> Supplied material
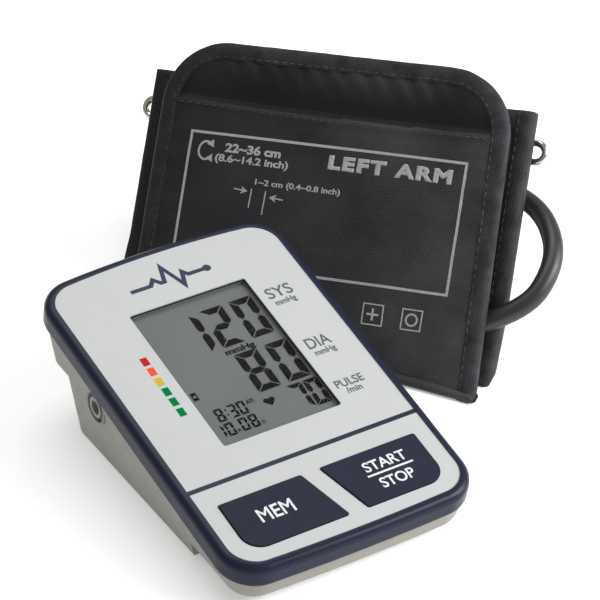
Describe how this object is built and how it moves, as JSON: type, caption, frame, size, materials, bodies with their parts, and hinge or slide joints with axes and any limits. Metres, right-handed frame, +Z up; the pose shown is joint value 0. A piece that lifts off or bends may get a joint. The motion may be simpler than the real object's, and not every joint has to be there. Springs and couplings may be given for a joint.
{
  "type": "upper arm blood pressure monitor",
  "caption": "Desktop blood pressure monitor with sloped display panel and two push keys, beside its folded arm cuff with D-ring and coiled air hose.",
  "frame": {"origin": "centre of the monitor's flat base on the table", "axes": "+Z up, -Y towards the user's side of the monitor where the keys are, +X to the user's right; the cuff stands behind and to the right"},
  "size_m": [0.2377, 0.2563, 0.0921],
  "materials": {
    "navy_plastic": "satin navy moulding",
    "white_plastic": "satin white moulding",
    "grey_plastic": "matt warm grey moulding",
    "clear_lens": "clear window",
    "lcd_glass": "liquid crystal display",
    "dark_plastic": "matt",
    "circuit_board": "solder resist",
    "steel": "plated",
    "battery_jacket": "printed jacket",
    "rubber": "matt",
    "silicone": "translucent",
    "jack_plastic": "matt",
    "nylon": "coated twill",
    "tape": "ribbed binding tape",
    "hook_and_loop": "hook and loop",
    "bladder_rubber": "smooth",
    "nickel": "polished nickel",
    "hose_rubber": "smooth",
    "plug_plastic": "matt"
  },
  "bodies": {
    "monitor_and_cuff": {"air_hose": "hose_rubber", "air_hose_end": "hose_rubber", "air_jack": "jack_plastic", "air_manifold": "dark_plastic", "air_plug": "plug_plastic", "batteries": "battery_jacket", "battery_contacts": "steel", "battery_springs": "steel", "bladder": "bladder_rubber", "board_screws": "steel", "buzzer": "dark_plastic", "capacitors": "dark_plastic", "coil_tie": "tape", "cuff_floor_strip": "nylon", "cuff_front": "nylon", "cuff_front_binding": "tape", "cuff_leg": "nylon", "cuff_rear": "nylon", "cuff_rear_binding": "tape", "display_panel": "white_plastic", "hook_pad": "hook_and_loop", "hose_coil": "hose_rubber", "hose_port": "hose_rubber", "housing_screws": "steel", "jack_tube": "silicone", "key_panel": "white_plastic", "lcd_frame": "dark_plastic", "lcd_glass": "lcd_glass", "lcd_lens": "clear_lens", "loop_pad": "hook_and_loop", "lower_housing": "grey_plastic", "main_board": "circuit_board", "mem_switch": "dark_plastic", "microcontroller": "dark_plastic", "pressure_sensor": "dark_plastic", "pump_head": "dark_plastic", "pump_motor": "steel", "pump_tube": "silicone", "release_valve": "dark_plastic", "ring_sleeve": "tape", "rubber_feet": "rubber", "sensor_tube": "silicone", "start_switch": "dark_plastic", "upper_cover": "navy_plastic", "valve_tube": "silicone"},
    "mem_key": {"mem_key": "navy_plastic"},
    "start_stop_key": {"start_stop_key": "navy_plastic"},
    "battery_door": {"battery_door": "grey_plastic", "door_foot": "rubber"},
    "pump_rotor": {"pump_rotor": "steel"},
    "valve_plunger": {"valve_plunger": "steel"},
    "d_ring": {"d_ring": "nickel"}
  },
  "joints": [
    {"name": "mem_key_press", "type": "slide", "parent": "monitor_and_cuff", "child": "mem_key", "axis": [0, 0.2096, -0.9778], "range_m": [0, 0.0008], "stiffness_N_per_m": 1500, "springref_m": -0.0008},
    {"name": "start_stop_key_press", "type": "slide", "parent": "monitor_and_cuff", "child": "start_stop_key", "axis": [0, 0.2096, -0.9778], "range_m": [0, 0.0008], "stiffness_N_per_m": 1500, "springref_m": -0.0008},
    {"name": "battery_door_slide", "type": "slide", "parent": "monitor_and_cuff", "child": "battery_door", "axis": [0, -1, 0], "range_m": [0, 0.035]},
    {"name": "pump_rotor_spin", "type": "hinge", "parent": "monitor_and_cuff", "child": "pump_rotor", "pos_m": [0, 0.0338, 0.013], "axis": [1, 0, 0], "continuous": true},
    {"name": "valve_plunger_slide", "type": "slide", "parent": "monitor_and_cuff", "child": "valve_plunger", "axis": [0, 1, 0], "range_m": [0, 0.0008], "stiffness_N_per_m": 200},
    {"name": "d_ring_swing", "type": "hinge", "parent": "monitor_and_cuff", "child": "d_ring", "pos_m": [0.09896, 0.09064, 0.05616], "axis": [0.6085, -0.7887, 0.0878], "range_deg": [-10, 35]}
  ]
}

> Aim of the exercise
Restate every line of the data word for word.

> Task solution
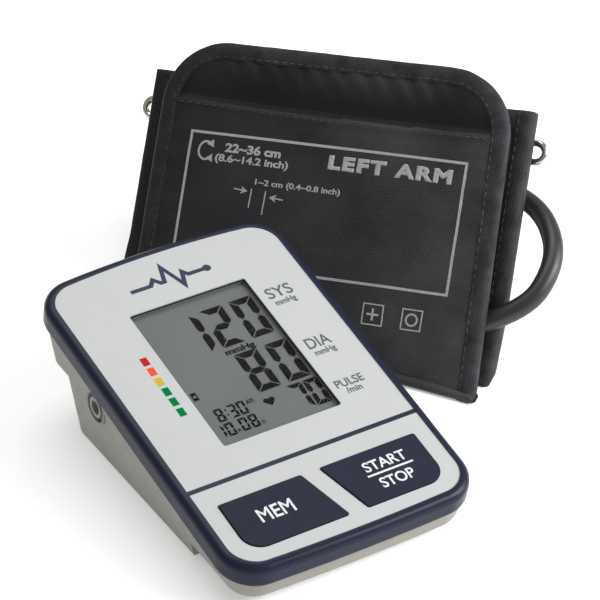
Describe how this object is built and how it moves, as JSON: type, caption, frame, size, materials, bodies with their parts, and hinge or slide joints with axes and any limits. Metres, right-handed frame, +Z up; the pose shown is joint value 0. A piece that lifts off or bends may get a joint. The motion may be simpler than the real object's, and not every joint has to be there. Springs and couplings may be given for a joint.
{
  "type": "upper arm blood pressure monitor",
  "caption": "Desktop blood pressure monitor with sloped display panel and two push keys, beside its folded arm cuff with D-ring and coiled air hose.",
  "frame": {"origin": "centre of the monitor's flat base on the table", "axes": "+Z up, -Y towards the user's side of the monitor where the keys are, +X to the user's right; the cuff stands behind and to the right"},
  "size_m": [0.2377, 0.2563, 0.0921],
  "materials": {
    "navy_plastic": "satin navy moulding",
    "white_plastic": "satin white moulding",
    "grey_plastic": "matt warm grey moulding",
    "clear_lens": "clear window",
    "lcd_glass": "liquid crystal display",
    "dark_plastic": "matt",
    "circuit_board": "solder resist",
    "steel": "plated",
    "battery_jacket": "printed jacket",
    "rubber": "matt",
    "silicone": "translucent",
    "jack_plastic": "matt",
    "nylon": "coated twill",
    "tape": "ribbed binding tape",
    "hook_and_loop": "hook and loop",
    "bladder_rubber": "smooth",
    "nickel": "polished nickel",
    "hose_rubber": "smooth",
    "plug_plastic": "matt"
  },
  "bodies": {
    "monitor_and_cuff": {"air_hose": "hose_rubber", "air_hose_end": "hose_rubber", "air_jack": "jack_plastic", "air_manifold": "dark_plastic", "air_plug": "plug_plastic", "batteries": "battery_jacket", "battery_contacts": "steel", "battery_springs": "steel", "bladder": "bladder_rubber", "board_screws": "steel", "buzzer": "dark_plastic", "capacitors": "dark_plastic", "coil_tie": "tape", "cuff_floor_strip": "nylon", "cuff_front": "nylon", "cuff_front_binding": "tape", "cuff_leg": "nylon", "cuff_rear": "nylon", "cuff_rear_binding": "tape", "display_panel": "white_plastic", "hook_pad": "hook_and_loop", "hose_coil": "hose_rubber", "hose_port": "hose_rubber", "housing_screws": "steel", "jack_tube": "silicone", "key_panel": "white_plastic", "lcd_frame": "dark_plastic", "lcd_glass": "lcd_glass", "lcd_lens": "clear_lens", "loop_pad": "hook_and_loop", "lower_housing": "grey_plastic", "main_board": "circuit_board", "mem_switch": "dark_plastic", "microcontroller": "dark_plastic", "pressure_sensor": "dark_plastic", "pump_head": "dark_plastic", "pump_motor": "steel", "pump_tube": "silicone", "release_valve": "dark_plastic", "ring_sleeve": "tape", "rubber_feet": "rubber", "sensor_tube": "silicone", "start_switch": "dark_plastic", "upper_cover": "navy_plastic", "valve_tube": "silicone"},
    "mem_key": {"mem_key": "navy_plastic"},
    "start_stop_key": {"start_stop_key": "navy_plastic"},
    "battery_door": {"battery_door": "grey_plastic", "door_foot": "rubber"},
    "pump_rotor": {"pump_rotor": "steel"},
    "valve_plunger": {"valve_plunger": "steel"},
    "d_ring": {"d_ring": "nickel"}
  },
  "joints": [
    {"name": "mem_key_press", "type": "slide", "parent": "monitor_and_cuff", "child": "mem_key", "axis": [0, 0.2096, -0.9778], "range_m": [0, 0.0008], "stiffness_N_per_m": 1500, "springref_m": -0.0008},
    {"name": "start_stop_key_press", "type": "slide", "parent": "monitor_and_cuff", "child": "start_stop_key", "axis": [0, 0.2096, -0.9778], "range_m": [0, 0.0008], "stiffness_N_per_m": 1500, "springref_m": -0.0008},
    {"name": "battery_door_slide", "type": "slide", "parent": "monitor_and_cuff", "child": "battery_door", "axis": [0, -1, 0], "range_m": [0, 0.035]},
    {"name": "pump_rotor_spin", "type": "hinge", "parent": "monitor_and_cuff", "child": "pump_rotor", "pos_m": [0, 0.0338, 0.013], "axis": [1, 0, 0], "continuous": true},
    {"name": "valve_plunger_slide", "type": "slide", "parent": "monitor_and_cuff", "child": "valve_plunger", "axis": [0, 1, 0], "range_m": [0, 0.0008], "stiffness_N_per_m": 200},
    {"name": "d_ring_swing", "type": "hinge", "parent": "monitor_and_cuff", "child": "d_ring", "pos_m": [0.09896, 0.09064, 0.05616], "axis": [0.6085, -0.7887, 0.0878], "range_deg": [-10, 35]}
  ]
}